TFT

UUID Validator & Checker

Quickly check if your string is a valid UUID. This validator ensures your identifier follows the official RFC 4122 format, checking length, hex characters, hyphens, and version/variant bits. Get immediate feedback on any errors.

UUID Validator

Validate UUID format and extract version and variant information.

UUID Format

A valid UUID follows this pattern: 8-4-4-4-12 hexadecimal digits

xxxxxxxx-xxxx-Vxxx-Nxxx-xxxxxxxxxxxx

V = Version (1-5)

N = Variant (8, 9, A, or B for RFC 4122)

How the UUID Validator Works

This validator checks if your input matches the RFC 4122 UUID format using a regular expression pattern. It extracts the version and variant bits from their fixed positions within the UUID structure.

The validation happens entirely in your browser. The tool parses the 128-bit value, identifies which bits represent the version (bits 48-51) and variant (bits 64-67), then displays human-readable information about what those bits mean.

UUID structure breakdown:

xxxxxxxx-xxxx-Vxxx-Nxxx-xxxxxxxxxxxx
V = Version (bits 48-51): 1-5
N = Variant (bits 64-67): 8, 9, A, B (RFC 4122)

Real Use Cases

Debugging API responses

A developer receives a UUID from an API and needs to quickly verify it's properly formatted before using it in subsequent requests.

Data migration validation

After migrating a database, an engineer checks that all UUID fields maintained their format and identifies any corrupted entries.

Log file analysis

Someone parsing logs needs to extract and validate UUIDs to trace requests across distributed services.

Form input validation

A frontend developer is building a form where users paste UUIDs and needs to show real-time validation feedback.

Learning UUID structure

A student studying distributed systems wants to understand how version and variant bits work in practice.

Legacy system integration

An engineer encounters GUIDs from a Windows system and needs to verify they're compatible with RFC 4122 UUIDs.

What to Know Before Using

Format requirements: The validator expects the standard 8-4-4-4-12 hyphenated format. UUIDs without hyphens or with braces will fail validation even if the underlying value is valid.

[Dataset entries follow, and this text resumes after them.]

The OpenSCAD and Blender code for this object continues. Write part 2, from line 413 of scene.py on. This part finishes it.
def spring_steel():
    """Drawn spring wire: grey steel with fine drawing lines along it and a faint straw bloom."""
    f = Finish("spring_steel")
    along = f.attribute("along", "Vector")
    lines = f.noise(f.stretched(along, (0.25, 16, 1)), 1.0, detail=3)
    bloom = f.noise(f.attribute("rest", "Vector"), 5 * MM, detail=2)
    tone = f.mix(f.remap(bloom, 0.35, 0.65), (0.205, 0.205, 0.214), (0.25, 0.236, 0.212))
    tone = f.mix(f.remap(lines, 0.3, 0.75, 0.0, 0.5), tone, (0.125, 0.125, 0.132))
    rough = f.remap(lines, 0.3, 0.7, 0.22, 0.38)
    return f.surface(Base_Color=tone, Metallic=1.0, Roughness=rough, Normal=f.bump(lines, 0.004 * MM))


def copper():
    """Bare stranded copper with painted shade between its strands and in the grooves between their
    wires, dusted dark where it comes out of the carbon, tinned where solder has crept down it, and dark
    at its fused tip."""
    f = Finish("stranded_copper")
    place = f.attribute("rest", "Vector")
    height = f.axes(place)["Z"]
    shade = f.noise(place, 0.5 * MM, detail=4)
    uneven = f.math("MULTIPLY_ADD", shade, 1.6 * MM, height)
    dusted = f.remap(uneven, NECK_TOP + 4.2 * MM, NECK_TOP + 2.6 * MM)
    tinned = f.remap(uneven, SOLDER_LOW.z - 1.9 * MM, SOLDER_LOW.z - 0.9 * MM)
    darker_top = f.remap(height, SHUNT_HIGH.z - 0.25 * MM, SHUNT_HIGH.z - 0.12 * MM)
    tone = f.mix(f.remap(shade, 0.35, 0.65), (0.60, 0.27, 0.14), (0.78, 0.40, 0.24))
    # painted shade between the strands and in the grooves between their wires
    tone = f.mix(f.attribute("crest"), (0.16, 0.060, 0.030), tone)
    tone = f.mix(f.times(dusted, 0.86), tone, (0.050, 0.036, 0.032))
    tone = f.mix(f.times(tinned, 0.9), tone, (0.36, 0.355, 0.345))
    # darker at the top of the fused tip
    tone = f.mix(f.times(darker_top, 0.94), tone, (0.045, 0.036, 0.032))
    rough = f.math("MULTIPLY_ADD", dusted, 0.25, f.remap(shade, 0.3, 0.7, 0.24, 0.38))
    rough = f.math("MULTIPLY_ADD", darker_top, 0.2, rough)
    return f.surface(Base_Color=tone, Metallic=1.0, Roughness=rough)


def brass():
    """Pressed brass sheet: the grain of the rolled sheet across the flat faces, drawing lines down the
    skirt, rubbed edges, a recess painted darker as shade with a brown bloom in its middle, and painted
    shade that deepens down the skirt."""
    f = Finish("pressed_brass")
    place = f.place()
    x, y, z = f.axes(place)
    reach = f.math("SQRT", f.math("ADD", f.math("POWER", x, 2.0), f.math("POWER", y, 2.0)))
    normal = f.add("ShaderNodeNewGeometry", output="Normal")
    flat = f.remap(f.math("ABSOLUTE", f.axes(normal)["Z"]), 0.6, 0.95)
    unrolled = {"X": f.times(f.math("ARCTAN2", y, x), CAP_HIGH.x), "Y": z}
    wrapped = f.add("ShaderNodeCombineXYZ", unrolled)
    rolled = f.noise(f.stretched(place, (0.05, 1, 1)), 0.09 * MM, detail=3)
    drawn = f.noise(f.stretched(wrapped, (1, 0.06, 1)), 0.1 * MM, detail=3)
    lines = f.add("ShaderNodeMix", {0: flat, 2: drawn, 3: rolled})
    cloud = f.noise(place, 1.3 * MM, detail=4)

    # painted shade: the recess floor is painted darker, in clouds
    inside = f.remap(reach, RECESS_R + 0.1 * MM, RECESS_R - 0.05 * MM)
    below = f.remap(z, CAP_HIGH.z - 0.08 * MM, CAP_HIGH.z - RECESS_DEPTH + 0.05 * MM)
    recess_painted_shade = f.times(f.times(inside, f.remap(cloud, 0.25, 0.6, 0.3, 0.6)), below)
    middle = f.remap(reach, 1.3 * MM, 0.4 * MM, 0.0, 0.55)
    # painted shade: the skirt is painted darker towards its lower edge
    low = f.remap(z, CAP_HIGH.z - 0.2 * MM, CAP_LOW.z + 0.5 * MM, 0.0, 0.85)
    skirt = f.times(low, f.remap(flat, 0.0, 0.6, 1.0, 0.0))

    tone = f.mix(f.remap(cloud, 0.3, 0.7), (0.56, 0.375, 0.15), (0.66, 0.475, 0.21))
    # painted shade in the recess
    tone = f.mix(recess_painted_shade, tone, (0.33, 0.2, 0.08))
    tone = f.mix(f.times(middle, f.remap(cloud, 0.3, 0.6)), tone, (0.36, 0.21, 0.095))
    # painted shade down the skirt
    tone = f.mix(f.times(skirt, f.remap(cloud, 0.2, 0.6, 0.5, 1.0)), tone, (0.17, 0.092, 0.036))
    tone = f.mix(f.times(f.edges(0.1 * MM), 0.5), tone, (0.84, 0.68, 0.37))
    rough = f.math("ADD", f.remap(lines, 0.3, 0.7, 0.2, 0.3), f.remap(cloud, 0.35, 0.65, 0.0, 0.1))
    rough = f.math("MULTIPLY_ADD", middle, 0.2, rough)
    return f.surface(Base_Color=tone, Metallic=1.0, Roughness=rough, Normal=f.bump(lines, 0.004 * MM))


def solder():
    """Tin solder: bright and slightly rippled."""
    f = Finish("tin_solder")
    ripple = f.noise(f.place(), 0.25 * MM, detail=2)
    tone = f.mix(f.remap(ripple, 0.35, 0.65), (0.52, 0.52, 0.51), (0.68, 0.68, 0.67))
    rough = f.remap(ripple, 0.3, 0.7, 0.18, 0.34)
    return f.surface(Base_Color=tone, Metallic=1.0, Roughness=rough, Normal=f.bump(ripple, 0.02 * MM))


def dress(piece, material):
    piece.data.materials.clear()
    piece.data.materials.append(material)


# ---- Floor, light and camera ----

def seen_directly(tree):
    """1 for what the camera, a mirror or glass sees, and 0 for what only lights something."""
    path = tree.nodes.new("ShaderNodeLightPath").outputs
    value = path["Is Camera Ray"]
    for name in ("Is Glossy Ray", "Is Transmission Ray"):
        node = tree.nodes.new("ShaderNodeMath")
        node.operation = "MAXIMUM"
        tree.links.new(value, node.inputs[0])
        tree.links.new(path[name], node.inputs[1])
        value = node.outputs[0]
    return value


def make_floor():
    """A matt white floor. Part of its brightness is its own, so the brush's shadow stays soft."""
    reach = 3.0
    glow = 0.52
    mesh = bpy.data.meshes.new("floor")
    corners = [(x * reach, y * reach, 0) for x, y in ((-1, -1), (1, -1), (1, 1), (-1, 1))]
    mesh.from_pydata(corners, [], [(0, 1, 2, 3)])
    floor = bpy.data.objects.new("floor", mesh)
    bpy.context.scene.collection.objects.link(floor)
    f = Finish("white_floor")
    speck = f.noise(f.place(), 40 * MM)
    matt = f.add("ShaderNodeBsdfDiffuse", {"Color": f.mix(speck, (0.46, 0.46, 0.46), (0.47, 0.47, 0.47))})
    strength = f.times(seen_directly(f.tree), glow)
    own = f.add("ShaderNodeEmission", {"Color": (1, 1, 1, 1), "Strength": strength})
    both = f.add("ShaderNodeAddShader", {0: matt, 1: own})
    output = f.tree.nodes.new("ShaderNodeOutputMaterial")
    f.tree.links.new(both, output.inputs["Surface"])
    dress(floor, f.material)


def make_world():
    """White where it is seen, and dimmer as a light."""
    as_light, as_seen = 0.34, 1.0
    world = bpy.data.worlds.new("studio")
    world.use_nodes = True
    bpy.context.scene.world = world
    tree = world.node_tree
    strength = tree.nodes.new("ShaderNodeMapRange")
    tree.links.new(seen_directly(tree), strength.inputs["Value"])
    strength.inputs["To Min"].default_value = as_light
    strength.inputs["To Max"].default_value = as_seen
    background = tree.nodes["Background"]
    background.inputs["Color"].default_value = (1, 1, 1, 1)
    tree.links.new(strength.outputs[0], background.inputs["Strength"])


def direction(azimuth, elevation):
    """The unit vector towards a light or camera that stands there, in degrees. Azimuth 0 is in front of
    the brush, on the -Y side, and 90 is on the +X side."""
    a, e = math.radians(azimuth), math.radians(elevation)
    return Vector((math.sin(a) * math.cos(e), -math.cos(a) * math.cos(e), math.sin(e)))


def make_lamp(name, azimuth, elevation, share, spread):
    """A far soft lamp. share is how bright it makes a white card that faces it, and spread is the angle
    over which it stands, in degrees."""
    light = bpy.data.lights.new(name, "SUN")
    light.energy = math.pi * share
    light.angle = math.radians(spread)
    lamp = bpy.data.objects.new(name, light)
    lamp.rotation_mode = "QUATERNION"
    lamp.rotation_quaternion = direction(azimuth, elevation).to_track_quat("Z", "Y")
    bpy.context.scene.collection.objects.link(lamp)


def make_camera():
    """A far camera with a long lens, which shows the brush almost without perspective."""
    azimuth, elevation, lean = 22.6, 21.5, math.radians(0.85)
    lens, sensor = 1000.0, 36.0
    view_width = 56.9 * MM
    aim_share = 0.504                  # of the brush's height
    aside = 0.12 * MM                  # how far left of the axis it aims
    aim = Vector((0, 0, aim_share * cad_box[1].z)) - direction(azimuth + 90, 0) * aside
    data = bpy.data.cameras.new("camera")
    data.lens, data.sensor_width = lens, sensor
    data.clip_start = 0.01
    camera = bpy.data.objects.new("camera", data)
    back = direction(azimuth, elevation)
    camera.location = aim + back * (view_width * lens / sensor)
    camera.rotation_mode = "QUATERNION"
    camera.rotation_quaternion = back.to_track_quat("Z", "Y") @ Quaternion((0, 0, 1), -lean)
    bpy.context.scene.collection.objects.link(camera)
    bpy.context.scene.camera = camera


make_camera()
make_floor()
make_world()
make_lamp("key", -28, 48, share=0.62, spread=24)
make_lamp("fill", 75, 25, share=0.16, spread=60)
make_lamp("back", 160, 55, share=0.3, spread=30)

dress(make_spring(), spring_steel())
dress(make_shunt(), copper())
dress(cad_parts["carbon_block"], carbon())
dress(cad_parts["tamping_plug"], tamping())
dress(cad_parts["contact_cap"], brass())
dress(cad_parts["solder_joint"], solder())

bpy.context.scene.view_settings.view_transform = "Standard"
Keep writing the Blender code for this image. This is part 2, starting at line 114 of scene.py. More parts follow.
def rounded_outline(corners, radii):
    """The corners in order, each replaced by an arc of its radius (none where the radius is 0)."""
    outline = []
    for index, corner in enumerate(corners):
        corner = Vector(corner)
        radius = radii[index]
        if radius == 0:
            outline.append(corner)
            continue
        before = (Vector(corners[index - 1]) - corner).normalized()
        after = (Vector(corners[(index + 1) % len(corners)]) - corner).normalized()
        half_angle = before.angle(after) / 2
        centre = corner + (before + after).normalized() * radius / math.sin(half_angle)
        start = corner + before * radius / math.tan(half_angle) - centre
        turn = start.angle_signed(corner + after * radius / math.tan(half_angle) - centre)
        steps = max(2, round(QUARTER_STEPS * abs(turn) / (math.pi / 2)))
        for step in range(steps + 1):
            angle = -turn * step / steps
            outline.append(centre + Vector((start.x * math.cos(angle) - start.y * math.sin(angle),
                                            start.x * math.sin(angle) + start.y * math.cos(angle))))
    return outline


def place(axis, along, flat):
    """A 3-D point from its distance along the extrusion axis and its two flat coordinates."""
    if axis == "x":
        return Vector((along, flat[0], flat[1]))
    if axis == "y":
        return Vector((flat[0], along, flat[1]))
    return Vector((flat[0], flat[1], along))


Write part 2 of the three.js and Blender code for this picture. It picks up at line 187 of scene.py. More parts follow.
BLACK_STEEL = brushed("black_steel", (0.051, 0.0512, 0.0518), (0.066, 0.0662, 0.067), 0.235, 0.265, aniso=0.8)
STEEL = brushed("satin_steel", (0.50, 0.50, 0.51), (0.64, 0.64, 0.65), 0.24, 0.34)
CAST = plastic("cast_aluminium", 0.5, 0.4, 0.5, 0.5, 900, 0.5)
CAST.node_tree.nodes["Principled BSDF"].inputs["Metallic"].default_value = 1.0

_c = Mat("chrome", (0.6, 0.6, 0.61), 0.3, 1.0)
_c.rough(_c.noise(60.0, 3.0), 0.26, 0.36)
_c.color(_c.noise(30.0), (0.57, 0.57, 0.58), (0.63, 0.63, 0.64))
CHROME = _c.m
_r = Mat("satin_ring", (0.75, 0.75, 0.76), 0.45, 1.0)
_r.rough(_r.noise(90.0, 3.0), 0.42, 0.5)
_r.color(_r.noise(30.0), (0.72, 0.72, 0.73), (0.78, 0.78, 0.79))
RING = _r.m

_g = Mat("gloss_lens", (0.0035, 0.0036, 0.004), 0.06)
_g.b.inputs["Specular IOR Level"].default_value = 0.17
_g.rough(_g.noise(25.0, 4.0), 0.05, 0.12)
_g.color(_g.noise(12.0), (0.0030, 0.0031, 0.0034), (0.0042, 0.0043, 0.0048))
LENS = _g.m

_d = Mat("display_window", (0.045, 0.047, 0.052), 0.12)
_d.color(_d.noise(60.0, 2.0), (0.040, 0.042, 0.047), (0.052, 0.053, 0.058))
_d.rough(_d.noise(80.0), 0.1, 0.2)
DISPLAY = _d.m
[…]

Case insensitive: Both uppercase and lowercase hexadecimal characters are accepted. 550E8400 and 550e8400 are equally valid.

Version validation: Only versions 1-5 are considered valid. If you encounter version 0 or 6+, the UUID is either malformed or uses a non-standard extension.

Variant matters: RFC 4122 UUIDs (the standard) have variant bits 8, 9, A, or B. Other values indicate Microsoft GUIDs or reserved formats that may not be compatible with all UUID libraries.

FAQ

What makes a UUID valid?

A valid UUID has exactly 32 hexadecimal digits displayed in 5 groups (8-4-4-4-12) separated by hyphens. The 13th character must be 1-5 (version), and the 17th character should be 8, 9, A, or B (RFC 4122 variant).

What are the different UUID versions?

Version 1 uses timestamp and MAC address. Version 2 is DCE Security (rarely used). Version 3 is name-based with MD5. Version 4 is random. Version 5 is name-based with SHA-1. Each version serves different use cases.

Why does my UUID show as invalid?

Common reasons: missing hyphens, wrong character count, invalid hex characters (G-Z), version digit outside 1-5, or variant digit not in 8, 9, A, B range. Check the exact format against the pattern shown above.

What's the difference between RFC 4122 and Microsoft variants?

RFC 4122 UUIDs have variant bits 8, 9, A, or B. Microsoft GUIDs (older format) use variant bits C, D, E, or F. Modern systems typically use RFC 4122, but Windows systems may still generate the Microsoft variant.

Can I validate UUIDs without hyphens?

This validator requires hyphens for consistency. If you have a hyphen-free UUID, add them at positions 8, 12, 16, and 20. Or use the UUID Case Formatter tool to convert between formats.

What does "normalized" mean in the output?

Normalized means the UUID converted to lowercase with standard hyphenation. This is the canonical RFC 4122 text representation, useful for consistent comparison and storage.